[Modeling code records]
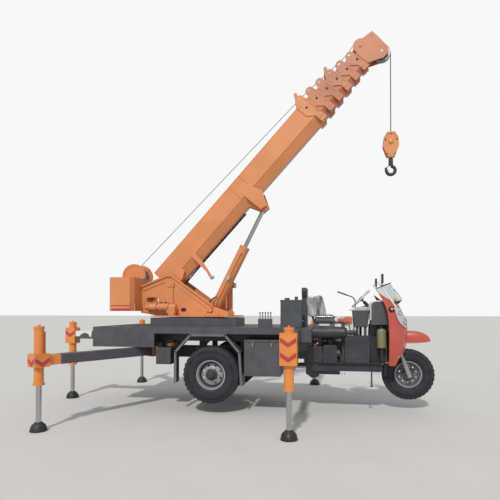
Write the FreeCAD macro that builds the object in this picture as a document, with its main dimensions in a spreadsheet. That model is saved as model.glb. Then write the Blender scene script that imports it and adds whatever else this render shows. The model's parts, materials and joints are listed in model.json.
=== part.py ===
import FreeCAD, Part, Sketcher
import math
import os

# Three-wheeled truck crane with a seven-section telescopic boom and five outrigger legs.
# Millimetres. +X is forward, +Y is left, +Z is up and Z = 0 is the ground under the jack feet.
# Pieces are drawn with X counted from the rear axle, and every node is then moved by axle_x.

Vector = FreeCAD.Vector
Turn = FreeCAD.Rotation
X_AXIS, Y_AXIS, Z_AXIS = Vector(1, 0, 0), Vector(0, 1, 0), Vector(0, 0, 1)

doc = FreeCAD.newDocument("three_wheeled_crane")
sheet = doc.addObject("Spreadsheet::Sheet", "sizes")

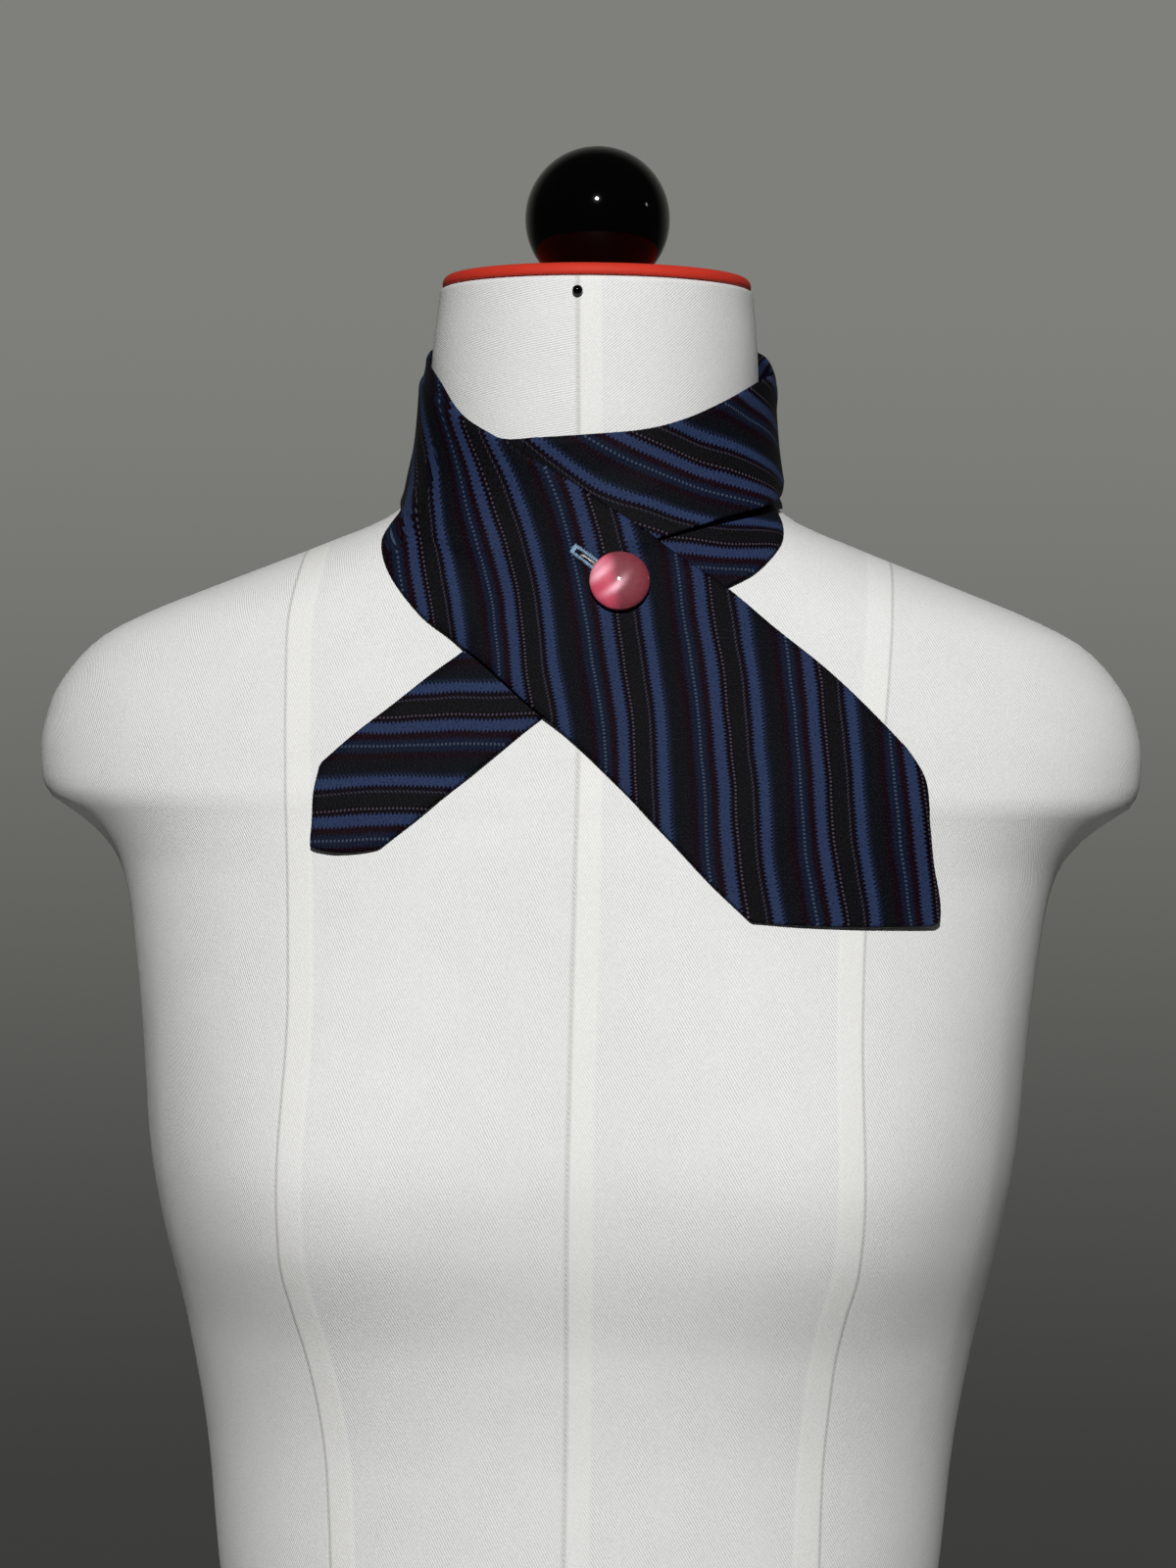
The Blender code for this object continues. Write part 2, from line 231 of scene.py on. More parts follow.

▸ **What you will do**
Using the listing above, please repeat every entry exactly.

▸ **Written solution**
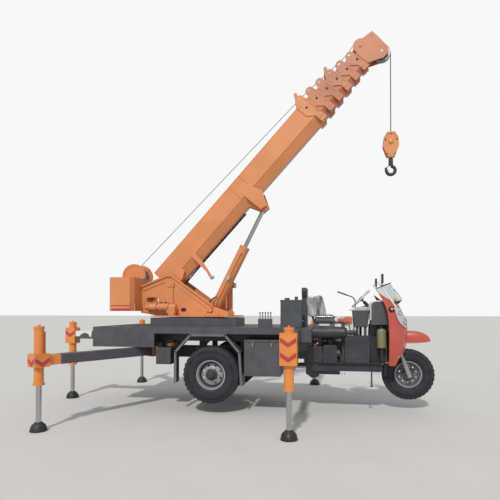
Write the FreeCAD macro that builds the object in this picture as a document, with its main dimensions in a spreadsheet. That model is saved as model.glb. Then write the Blender scene script that imports it and adds whatever else this render shows. The model's parts, materials and joints are listed in model.json.
=== part.py ===
import FreeCAD, Part, Sketcher
import math
import os

# Three-wheeled truck crane with a seven-section telescopic boom and five outrigger legs.
# Millimetres. +X is forward, +Y is left, +Z is up and Z = 0 is the ground under the jack feet.
# Pieces are drawn with X counted from the rear axle, and every node is then moved by axle_x.

Vector = FreeCAD.Vector
Turn = FreeCAD.Rotation
X_AXIS, Y_AXIS, Z_AXIS = Vector(1, 0, 0), Vector(0, 1, 0), Vector(0, 0, 1)

doc = FreeCAD.newDocument("three_wheeled_crane")
sheet = doc.addObject("Spreadsheet::Sheet", "sizes")

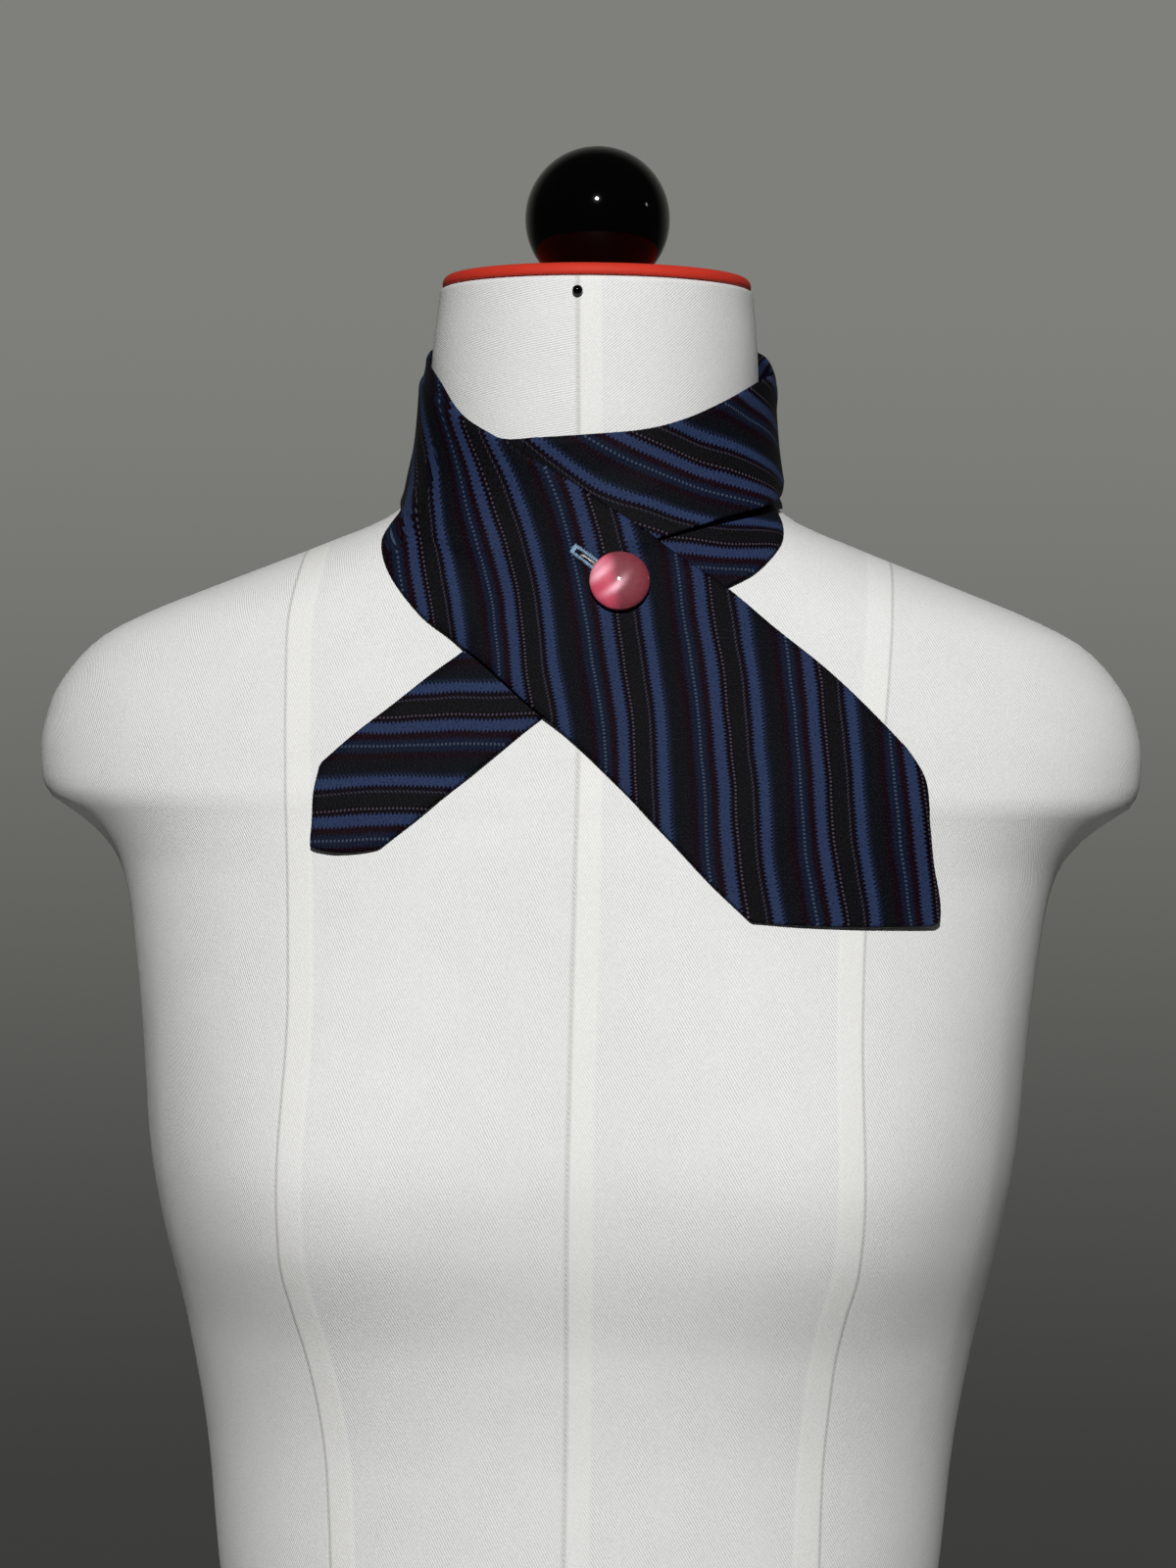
The Blender code for this object continues. Write part 2, from line 231 of scene.py on. More parts follow.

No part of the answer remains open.